Making Habitable Worlds: The Formation and Evolution of Moons and Planets

Our Solar System - the Sun orbited by 8 planets and their moons, formed 4.6 Gyr ago from a cloud of dust and gas. Since then it has undergone amazing changes, from the formation of planetary bodies and their moons, the geological evolution of these bodies and the emergence of life. We will study all of these processes using a multi-pronged approach involving laboratory measurements of rocks from space (meteorites) and planetary analogue material, and analysis of images and data returned from spacecraft.

We can learn about the early stages of the solar system's history by studying meteorites that originated in rocky asteroids. Some asteroids have remained rather dormant throughout their history, and preserve the very materials that were once swirling around the newly forming Sun. We propose to study both the high-temperature formed platinum group element nuggets as well as the more fragile organic components to learn about the primordial soup from which the solar system emerged.

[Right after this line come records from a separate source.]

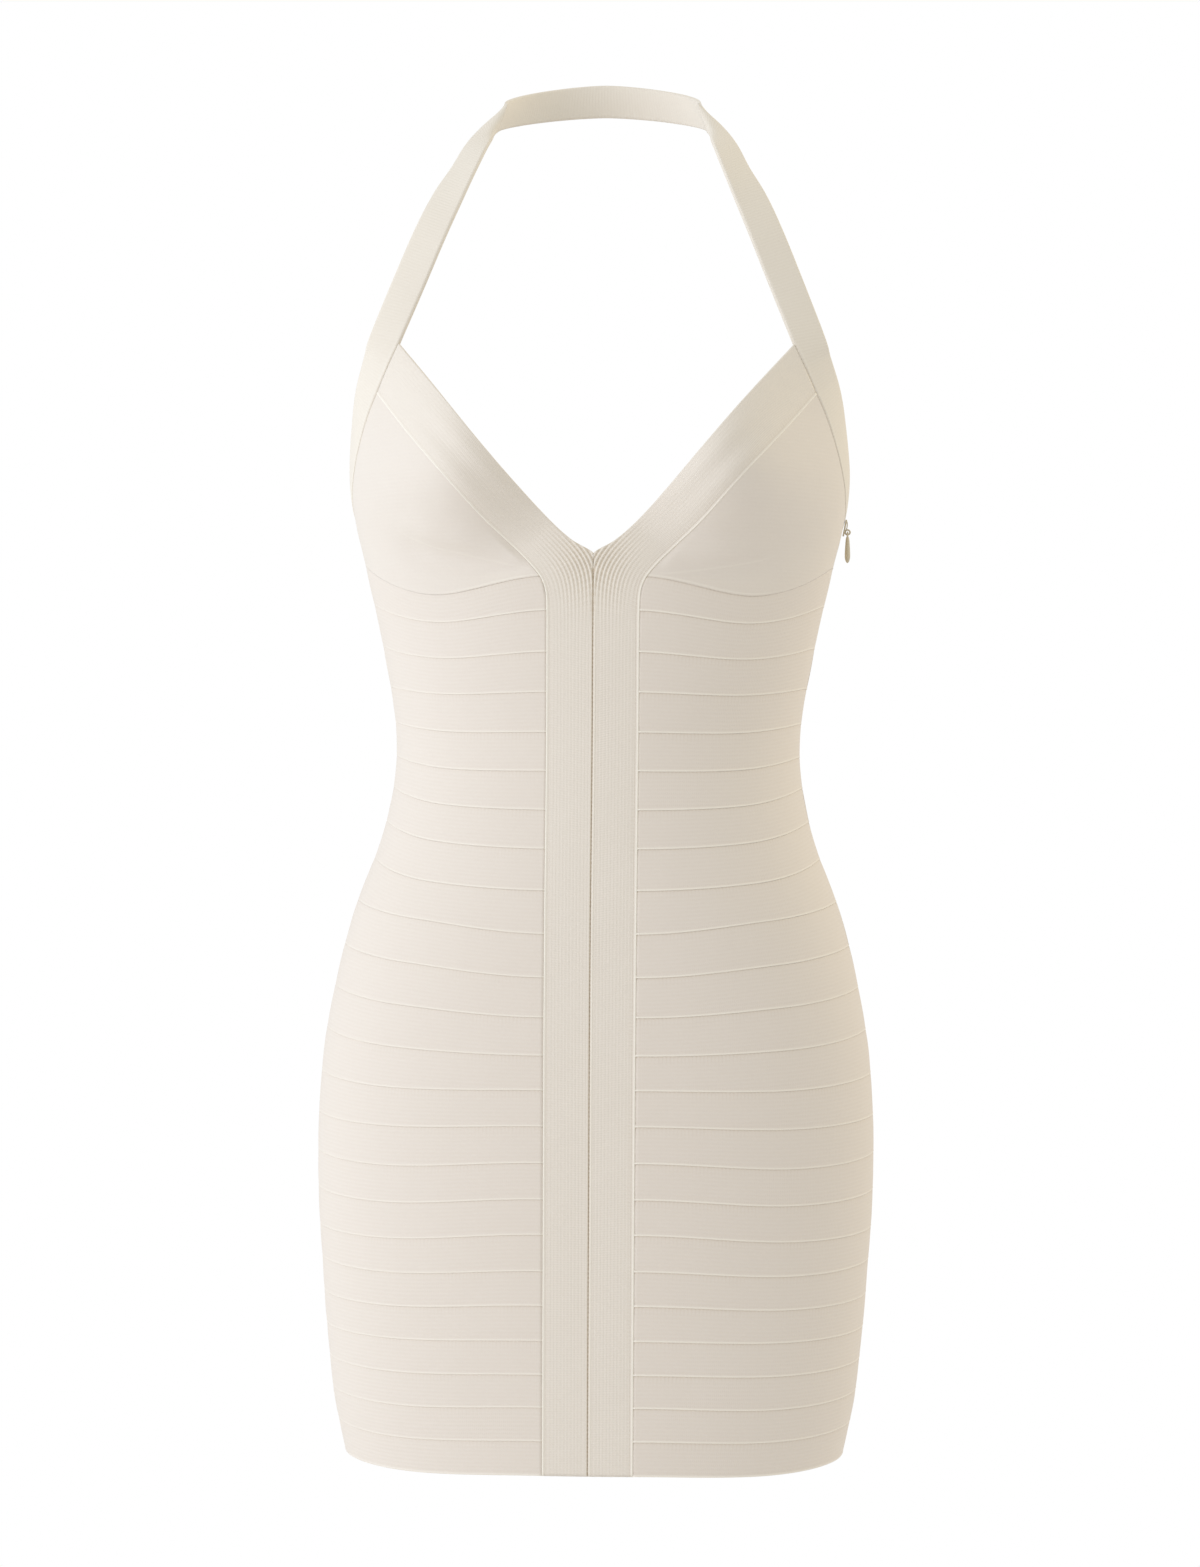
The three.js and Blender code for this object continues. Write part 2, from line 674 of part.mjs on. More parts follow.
// In the pull's own frame the hinge is at the origin along y, and the pull hangs down -z
function pullGeometry() {
  const { barHalf, holeHalf, holeBottom, eyeHalf, eyeBottom, eyeNeck, corner } = pull;
  const eye = new THREE.Shape();
  eye.moveTo(eyeHalf - corner, barHalf);
  eye.lineTo(-eyeHalf + corner, barHalf);
  eye.lineTo(-eyeHalf, barHalf - corner);
  eye.lineTo(-eyeHalf, holeBottom);
  eye.lineTo(-eyeNeck, eyeBottom);
  eye.lineTo(eyeNeck, eyeBottom);
  eye.lineTo(eyeHalf, holeBottom);
  eye.lineTo(eyeHalf, barHalf - corner);
  const hole = new THREE.Path();
  hole.moveTo(-holeHalf, -barHalf);
  hole.lineTo(holeHalf, -barHalf);
  hole.lineTo(holeHalf, holeBottom + corner);
  hole.lineTo(holeHalf - corner, holeBottom);
  hole.lineTo(-holeHalf + corner, holeBottom);
  hole.lineTo(-holeHalf, holeBottom + corner);
  eye.holes.push(hole);
  const eyePlate = extruded(eye, 2 * barHalf, eyeSegments);
  eyePlate.rotateX(Math.PI / 2).rotateZ(Math.PI / 2);
  const profile = [new THREE.Vector2(0, dropBottom)];
  for (const row of [...dropRows].reverse()) {
    profile.push(new THREE.Vector2(row.radius, row.z));
  }
  profile.push(new THREE.Vector2(0, dropRows[0].z));
  const drop = new THREE.LatheGeometry(profile, dropSegments);
  drop.rotateX(Math.PI / 2).scale(pull.flatness, 1, 1);
  return asGeometry(asSolid(eyePlate).add(asSolid(drop)));
}

function zipPieces() {
  const seat = formSpot(90, slider.height);
  const outward = seat.normal.clone().setY(0).normalize();
  const tilt = Math.atan2(outward.z, outward.x);
  const body = named("zip_slider", sliderGeometry(), enamel);
  body.position.copy(seat.point);
  body.rotation.set(0, -tilt, 0);
  const hinge = new THREE.Vector3(slider.bridgeOut, 0, -slider.bridgeDown);
  hinge.applyEuler(body.rotation).add(seat.point);
  const tab = named("zip_pull", pullGeometry(), enamel);
  tab.position.copy(hinge);
  return [body, tab];
}

// The dress
function numberName(stem, i) {
  return `${stem}_${String(i).padStart(2, "0")}`;
}

function stripPieces() {
  const pieces = [];
  for (let i = 1; i < seamRows.length; i += 1) {
    const lines = i === 1 ? cupStripLines : 1;
    const wrap = stripGrid(seamRows[i - 1], seamRows[i], 270 - sideGapAngle, lines);
    const front = stripGrid(seamRows[i - 1], seamRows[i], lastSideAngle, lines);
    pieces.push(named(numberName("right_strip", i), wallGeometry(mirrored(wrap)), knit));
    pieces.push(named(numberName("left_strip", i), wallGeometry(front), knit));
  }
  return pieces;
}

function backPieces() {
  const upper = (angle) => backTop.upper - backDip(angle, 1);
  const lower = (angle) => backTop.lower - backDip(angle, 1);
  const under = (angle) => lower(angle) - seamGap;
  const firstSeam = (angle) => seamHeight(seamRows[0], angle) + seamGap / 2;
  return [
    named("back_binding", wallGeometry(backGrid(upper, lower), { rise: bindingRise }), ribKnit),
    named("back_top_strip", wallGeometry(backGrid(under, firstSeam)), knit),
  ];
}

function frontPieces() {
  const band = bandGrid();
  const cup = cupGrid();
  const ribbed = { rise: bandRise, ribs: ribHeight, insideEvery: ribsPerBand / 2 };
  return [
    named("centre_band_left", wallGeometry(band, ribbed), ribKnit),
    named("centre_band_right", wallGeometry(mirrored(band), ribbed), ribKnit),
    named("cup_left", wallGeometry(cup), knit),
    named("cup_right", wallGeometry(mirrored(cup)), knit),
  ];
}

function halterPieces() {
  const { strap, neckBand } = halterGrids();
  const raised = { rise: bindingRise };
  return [
    named("strap_left", wallGeometry(strap, raised), ribKnit),
    named("strap_right", wallGeometry(mirrored(strap), raised), ribKnit),
    named("neck_band", wallGeometry(neckBand, raised), ribKnit),
  ];
}

const dress = new THREE.Group();
dress.add(...frontPieces(), ...stripPieces(), ...backPieces(), ...halterPieces(), ...zipPieces());
dress.position.set(0, -nape.y, -nape.z);

export default dress;
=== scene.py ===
import math
import bmesh
import bpy
import numpy as np
from mathutils import Matrix, Vector


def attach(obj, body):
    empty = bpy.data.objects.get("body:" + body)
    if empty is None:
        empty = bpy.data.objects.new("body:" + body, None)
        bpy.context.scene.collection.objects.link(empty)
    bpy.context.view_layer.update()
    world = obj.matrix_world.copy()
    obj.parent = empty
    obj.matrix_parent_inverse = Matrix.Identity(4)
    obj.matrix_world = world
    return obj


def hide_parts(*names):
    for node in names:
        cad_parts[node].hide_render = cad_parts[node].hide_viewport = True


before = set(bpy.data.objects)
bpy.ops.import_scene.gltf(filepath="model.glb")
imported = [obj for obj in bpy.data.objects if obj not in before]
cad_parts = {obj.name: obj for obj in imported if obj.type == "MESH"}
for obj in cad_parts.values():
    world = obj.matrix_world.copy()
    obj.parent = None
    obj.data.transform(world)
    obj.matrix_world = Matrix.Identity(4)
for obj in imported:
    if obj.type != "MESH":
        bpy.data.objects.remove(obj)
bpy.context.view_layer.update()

mm = 0.001
nape = {"y": 59.65, "z": 1.45}  # mm, the middle of the neck band inside, where the frame's origin is

# The form that the cloth lies on, in mm. It is measured from the plane through the side seams and from
# the top of the nape. Each list runs from the hem up to the top of the cups.
form = {
    "z": [-818, -780, -720, -640, -570, -500, -445, -395, -340, -290, -265, -240, -205, -170, -140],
    "half": [148.5, 156, 162, 166, 162, 147, 127.5, 120.5, 128.5, 139.5, 145.5, 149, 149, 150, 149],
    "front": [92, 94, 96, 98, 100, 98, 92, 87, 88, 88, 87, 85, 84, 84, 76],
    "back": [92, 98, 108, 118, 115, 102, 86, 80, 88, 98, 102, 104, 104, 102, 100],
    "square": [2.38, 2.4, 2.4, 2.4, 2.36, 2.28, 2.22, 2.2, 2.22, 2.3, 2.4, 2.5, 2.7, 2.9, 3.0],
}
bust = {"x": 80, "z": -232, "depth": 33, "inward": 70, "outward": 74, "above": 90, "below": 62}

# Seams between the strips: height beside the centre band, halfway round the front, and from the side on
seams = {
    "front": [-298, -318, -342, -365.3, -388.5, -411, -433.5, -456, -480, -505, -530, -553, -575,
              -595, -615.8, -637, -658, -678.5, -699.5, -719.5, -739.8, -759.5, -778.5, -798, -818],
    "middle": [-308.5, -324.5, -345.5, -366.5, -388.4, -410, -431, -452.5, -475.5, -497.5, -523, -547.5,
               -572, -595.5, -618, -641, -662.5, -683.5, -703.5, -723, -742, -761.5, -781, -800, -819.5],
    "side": [-289, -312, -337, -361, -382, -402, -420.5, -440.5, -462.5, -488, -514, -538.5, -563.5,
             -589.5, -614, -636.5, -658.5, -681, -700, -720.5, -740, -759, -777.5, -796.5, -816.5],
}
seamAngles = {"front": 10, "middle": 42, "side": 85}
backTop = {"upper": -241, "lower": -261.5, "dip": 37, "dipSeams": 7, "seamPower": 1.5}
cloth = {"thickness": 1.6, "gap": 0.04, "sideGapAngle": 0.02}


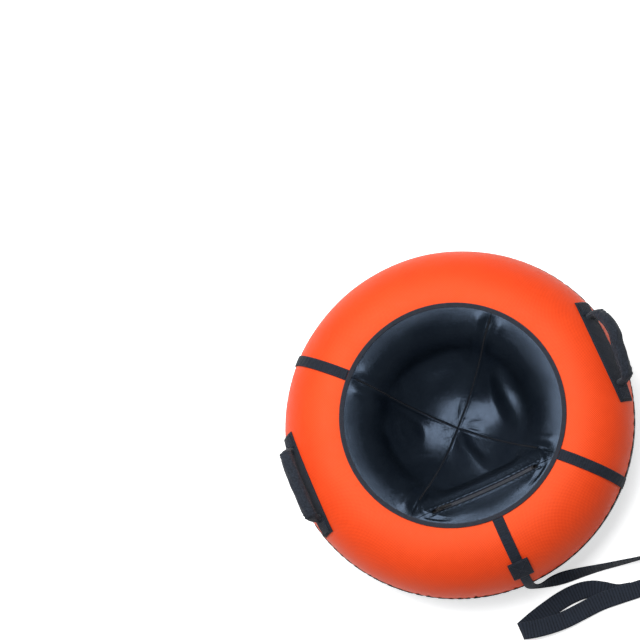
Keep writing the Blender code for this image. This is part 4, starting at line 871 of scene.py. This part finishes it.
webbing_columns = np.linspace(-1.0, 1.0, 15)[None, :]
for webbing_name, webbing_azimuth, webbing_low in (("webbing_front_right", SEAM_AZIMUTHS[0], EDGE_SEAM_ANGLE),
                                                   ("webbing_rear_left", SEAM_AZIMUTHS[1], EDGE_SEAM_ANGLE),
                                                   ("tow_anchor_webbing", ANCHOR_AZIMUTH, 45.0)):
    webbing_angles = np.linspace(webbing_low, float(skin_angle(BINDING_OUTER_RADIUS + 0.0006)), 120)[:, None]
    webbing_side = webbing_columns * WEBBING_WIDTH / 2
    webbing_waves = np.sin(webbing_angles * 0.9 + 2 * webbing_columns)
    webbing_lift = WEBBING_TOP - 0.0004 * webbing_columns ** 6 + 0.00025 * webbing_waves
    webbing_points = on_ring(webbing_azimuth, webbing_angles, webbing_lift, webbing_side)
    webbing_map = grid(webbing_side, np.radians(webbing_angles) * MAP_ARC)
    cloth(webbing_name + "_weave", webbing_points, webbing_map, NAVY_WEBBING, WEBBING_THICKNESS,
          "navy_webbing", webbing_name)
    webbing_edge = WEBBING_WIDTH / 2 - 0.0024
    webbing_rows = [on_ring(webbing_azimuth, webbing_angles[:, 0], 0.0026, side * webbing_edge)
                    for side in (-1, 1)]
    sewn(webbing_name + "_stitches", webbing_rows)

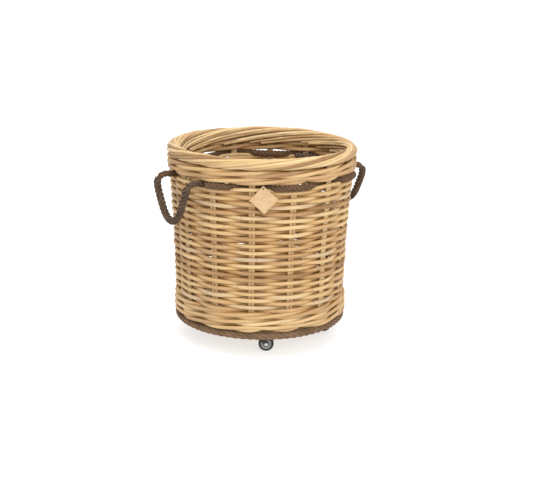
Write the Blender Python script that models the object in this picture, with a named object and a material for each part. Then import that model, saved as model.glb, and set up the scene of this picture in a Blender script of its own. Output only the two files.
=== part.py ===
"""Round wicker log basket with two rope handles, on four small swivel casters.

The basket's axis is +Z and the floor is z = 0. Angles run from the front (-Y) towards +X.
"""

import math

import bmesh
import bpy
from mathutils import Vector
from mathutils.geometry import tessellate_polygon

GAP = 0.0003  # left between pieces that touch

# Wall: stake pairs with rods woven round them.
STAKES = 14
STAKE_STEP = 2 * math.pi / STAKES
FIRST_STAKE = math.radians(-5.7)
ROD = 0.008  # one stake rod; a stake is two of them side by side
ROUND = 4 * STAKES  # facets of a ring

# Levels, bottom to top.
AXLE_Z = 0.0200
BOARD_LOW = 0.0540
BOARD_TOP = 0.0720
SIDING_LOW = 0.1213
GAP_LOW = 0.4420
GAP_TOP = 0.4608
BORDER_LOW = 0.4940
RIM_TOP = 0.5240

STAKE_FOOT = 0.2038  # radius of the stakes between the board and the foot rope

# Each row is a level, the wall's inner and outer radius, and the radius of the stakes.
UPSETT = [
    (0.0723, 0.2000, 0.2290, 0.2078),
    (0.0900, 0.2045, 0.2315, 0.2158),
    (0.1210, 0.2045, 0.2300, 0.2170),
]
SIDING = [
    (SIDING_LOW, 0.2045, 0.2290, 0.2170),
    (0.2850, 0.2105, 0.2348, 0.2222),
    (GAP_LOW, 0.2205, 0.2455, 0.2330),
]
TOP_WALING = [
    (GAP_TOP, 0.2190, 0.2480, 0.2335),
    (0.4770, 0.2175, 0.2500, 0.2338),
    (BORDER_LOW - 0.0005, 0.2180, 0.2490, 0.2340),
]
RIM_RADIUS = 0.2500
RIM_WIDTH = 0.0330

# Ropes.
FOOT_ROPE = 0.0107  # radius of the rope round the base
FOOT_ROPE_LINE = 0.2191
FOOT_ROPE_Z = 0.0613
BAND_ROPE = 0.0080
BAND_Z = (GAP_LOW + GAP_TOP) / 2
BAND_LINE = 0.2332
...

The presence and action of water is not limited to the Earth, asteroids and comets. Missions to Mars have revealed its surface to be strewn with water-bearing minerals but have yet to return samples that we can study in the laboratory. We are fortunate to have a selection of meteorites that originated on Mars in our collection, and we plan to study these to learn about the action of water during its recent history, using Li isotopes, a tool that has been used successfully for studying the action of water on Earth but not yet been used for Mars samples.

The planet Mars has two small moons, Phobos and Deimos. However there is no consensus about how these objects formed. By analysing meteorites that may be analogous to the martian moons, we will help constrain their composition and therefore their origins.

An important process throughout the solar system is impacts between bodies. Looking up to the Moon one can see how vital cratering was to its history, and the same holds for all the planets in the solar system. We can measure the age of planetary surfaces from the number of craters on them. By looking at the very recent processes and changes that are happening on the Moon very recently we can make the crater counting technique more accurate.

It is a key part of our work to communicate our research to diverse audiences especially including school students, and to exchange information with our academic, governmental and industrial colleagues.